Thermal Desktop®
allows a thermal engineer and structural engineer to
work side by side sharing the same CAD information or
design drawings, while both engineers build distinct
models that are each honed for their individual needs
… even when detailed thermoelastic deformation analysis
is needed. In other words, Thermal Desktop’s unique
model mapping methods means that the thermal model need
not be the same as nor even derived from the
structural model.
While Thermal Desktop can directly import all or part
of structural FEM models, that step is not necessary
to accomplish the accurate export of temperatures and
other thermal data back to a structural code for thermal/structural
analysis. Pitfalls of competing approaches are avoided,
including requirements for "one-to-one" thermal-structural
model correspondence and the errors associated with
using the structural model to do the mapping.

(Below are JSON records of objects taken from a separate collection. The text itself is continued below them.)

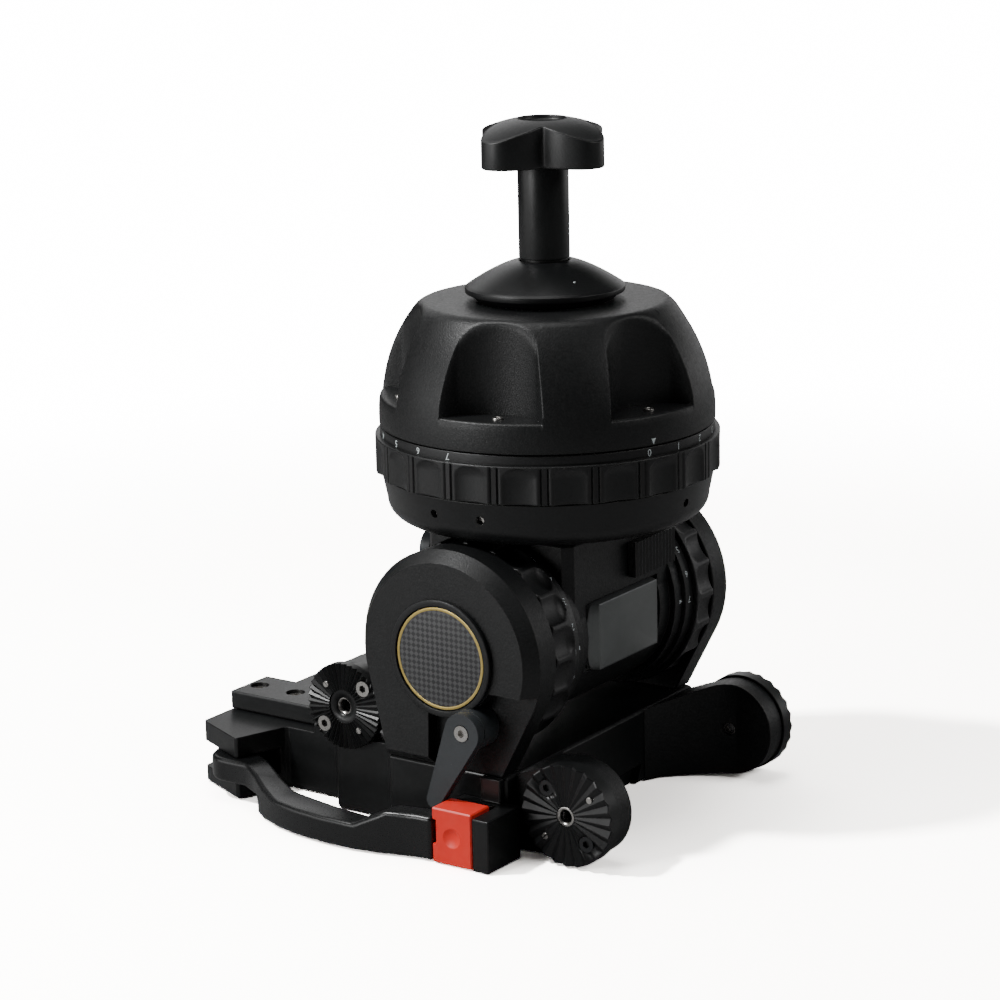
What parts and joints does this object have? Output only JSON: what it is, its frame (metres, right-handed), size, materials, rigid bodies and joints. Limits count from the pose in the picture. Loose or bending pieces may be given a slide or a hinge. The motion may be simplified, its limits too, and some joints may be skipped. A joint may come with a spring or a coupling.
{
  "type": "fluid video head",
  "caption": "Black fluid video head with a 150 mm half ball, pan and tilt drag rings, sliding camera plate, red-latched release lever and pan bar rosettes, standing upside down.",
  "frame": {"origin": "where the pan axis at rest meets the flat face of the camera plate, which is the face the head stands on upside down", "axes": "+Z along the pan axis from the camera plate towards the tie-down knob, +X along the tilt axis away from the arm with the badge, +Y along the camera platform towards its tail"},
  "size_m": [0.1971, 0.2288, 0.3104],
  "materials": {
    "black_anodised": "black anodised aluminium, satin",
    "black_paint": "fine-textured black powder coat over cast aluminium",
    "black_plastic": "black moulded plastic, satin",
    "grey_lever": "dark grey coated metal",
    "grey_pad": "dark grey satin plate",
    "red_anodised": "bright red anodised aluminium",
    "badge_face": "glossy woven-pattern disc with a plain gold line near its rim",
    "steel": "bright machined steel",
    "friction_disc": "filled polymer drag plates",
    "spring_steel": "spring steel"
  },
  "bodies": {
    "platform": {"platform_deck": "black_anodised", "lever_pin": "steel", "latch_housing": "black_anodised", "tail_block": "black_anodised", "tail_block_screw_1": "steel", "tail_block_screw_2": "steel", "near_arm": "black_paint", "far_arm": "black_paint", "near_badge": "badge_face", "tilt_shaft": "steel", "front_bracket_near": "black_paint", "front_bracket_far": "black_paint", "rear_bracket_near": "black_anodised", "rear_bracket_far": "black_anodised", "front_rosette_near": "black_anodised", "front_rosette_near_screw_1": "steel", "front_rosette_near_screw_2": "steel", "front_rosette_far": "black_anodised", "front_rosette_far_screw_1": "steel", "front_rosette_far_screw_2": "steel", "rear_rosette_near": "black_anodised", "rear_rosette_near_screw_1": "steel", "rear_rosette_near_screw_2": "steel", "rear_rosette_far": "black_anodised", "rear_rosette_far_screw_1": "steel", "rear_rosette_far_screw_2": "steel"},
    "camera_plate": {"camera_plate": "black_anodised", "camera_screw_front": "steel", "camera_screw_rear": "steel"},
    "clamp_jaw": {"clamp_jaw": "steel"},
    "release_lever": {"release_lever": "black_paint"},
    "release_latch": {"release_latch": "red_anodised", "latch_stem": "steel"},
    "tilt_lock": {"tilt_lock_lever": "grey_lever", "tilt_lock_screw": "steel"},
    "tilt_head": {"tilt_housing": "black_paint", "housing_pad": "grey_pad", "ribbed_cover": "black_plastic", "near_tilt_bearing": "steel", "far_tilt_bearing": "steel", "near_ring_hub": "black_plastic", "far_ring_hub": "black_plastic", "tilt_drag_discs": "friction_disc", "counterbalance_springs": "spring_steel", "pan_base": "black_anodised", "base_set_screw_1": "steel", "base_set_screw_2": "steel", "base_set_screw_3": "steel", "pan_shaft": "steel"},
    "near_ring": {"near_tilt_ring": "black_plastic"},
    "far_ring": {"far_tilt_ring": "black_plastic"},
    "pan_lock": {"pan_lock_lever": "grey_lever"},
    "ball": {"half_ball": "black_paint", "pan_bearing": "steel", "pan_drag_discs": "friction_disc", "tie_down_stud": "steel"},
    "pan_ring": {"pan_drag_ring": "black_plastic"},
    "clamp_cap": {"clamp_cap": "black_anodised"},
    "tie_down": {"tie_down_sleeve": "black_anodised", "tie_down_knob": "black_plastic"}
  },
  "joints": [
    {"name": "plate_slide", "type": "slide", "parent": "platform", "child": "camera_plate", "axis": [0, 1, 0], "range_m": [-0.03, 0.03]},
    {"name": "jaw_slide", "type": "slide", "parent": "platform", "child": "clamp_jaw", "axis": [-1, 0, 0], "range_m": [0, 0.0012]},
    {"name": "lever_swing", "type": "hinge", "parent": "platform", "child": "release_lever", "pos_m": [-0.076, 0.1235, 0.0143], "axis": [0, 0, 1], "range_deg": [-45, 0]},
    {"name": "latch_press", "type": "slide", "parent": "platform", "child": "release_latch", "axis": [1, 0, 0], "range_m": [0, 0.003], "stiffness_N_per_m": 400},
    {"name": "lock_turn", "type": "hinge", "parent": "platform", "child": "tilt_lock", "pos_m": [-0.0781, -0.0158, 0.0578], "axis": [1, 0, 0], "range_deg": [0, 70]},
    {"name": "tilt", "type": "hinge", "parent": "platform", "child": "tilt_head", "pos_m": [0, 0, 0.0868], "axis": [1, 0, 0], "range_deg": [-60, 75]},
    {"name": "near_ring_turn", "type": "hinge", "parent": "tilt_head", "child": "near_ring", "pos_m": [-0.055, 0, 0.0868], "axis": [1, 0, 0], "range_deg": [-15, 90]},
    {"name": "far_ring_turn", "type": "hinge", "parent": "tilt_head", "child": "far_ring", "pos_m": [0.055, 0, 0.0868], "axis": [1, 0, 0], "range_deg": [0, 105]},
    {"name": "pan_lock_turn", "type": "hinge", "parent": "tilt_head", "child": "pan_lock", "pos_m": [-0.02125, 0.0388, 0.11568], "axis": [0, 1, 0], "range_deg": [0, 60]},
    {"name": "pan", "type": "hinge", "parent": "tilt_head", "child": "ball", "pos_m": [0, 0, 0.1765], "axis": [0, 0, 1], "continuous": true},
    {"name": "pan_ring_turn", "type": "hinge", "parent": "ball", "child": "pan_ring", "pos_m": [0, 0, 0.1656], "axis": [0, 0, 1], "range_deg": [-93.8, 0]},
    {"name": "cap_slide", "type": "slide", "parent": "ball", "child": "clamp_cap", "axis": [0, 0, 1], "range_m": [0, 0.012]},
    {"name": "knob_turn", "type": "hinge", "parent": "clamp_cap", "child": "tie_down", "pos_m": [0, 0, 0.249], "axis": [0, 0, 1], "range_deg": [0, 2160]}
  ],
  "couplings": [
    {"joint": "jaw_slide", "follows": "lever_swing", "m_per_rad": -0.001528},
    {"joint": "cap_slide", "follows": "knob_turn", "m_per_rad": 0.00031831}
  ]
}
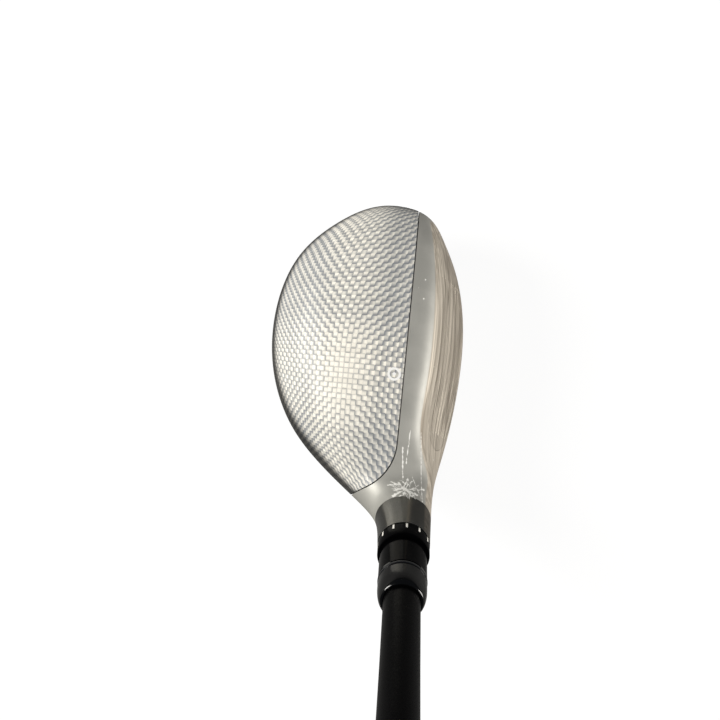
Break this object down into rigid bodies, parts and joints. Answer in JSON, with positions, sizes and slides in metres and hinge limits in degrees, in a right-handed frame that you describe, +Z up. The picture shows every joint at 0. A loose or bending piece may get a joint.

Thermal Desktop allows an appropriate thermal model
to be built using geometric surfaces and solids that
are not faceted, and hence do not lose surface area
needed for accurate radiation, convection, and contact
conductance calculations. It also allows a thermally
appropriate mesh that avoids unnecessary details. Thermal
Desktop users can create their thermal/fluid models
using whatever combinations of finite elements, finite
differences, and lumped parameters suit their needs.
When the time comes to produce temperatures for structural
analyzers such as MSC/NASTRAN, IDEAS/FEA, ANSYS, or
FEMAP, those temperatures are produced at the desired
structural element points using the most accurate representation
possible: the shape functions and interpolation methods
used to produce the temperatures in the first place.
Thermal
Model
Structural
Model
Telescope
Shell
Figure
1
Figure
2
Mirror
Support
Figure
3
Figure
4
For example, the thermal models at the left (Figures
1 and 3) were built independently from the corresponding
structural models at the right (Figures 2 and 4). All
models were generated from the same CAD information.
The thermal model in Figure 1 uses mostly finite differences,
while the one in Figure 3 uses mostly finite elements.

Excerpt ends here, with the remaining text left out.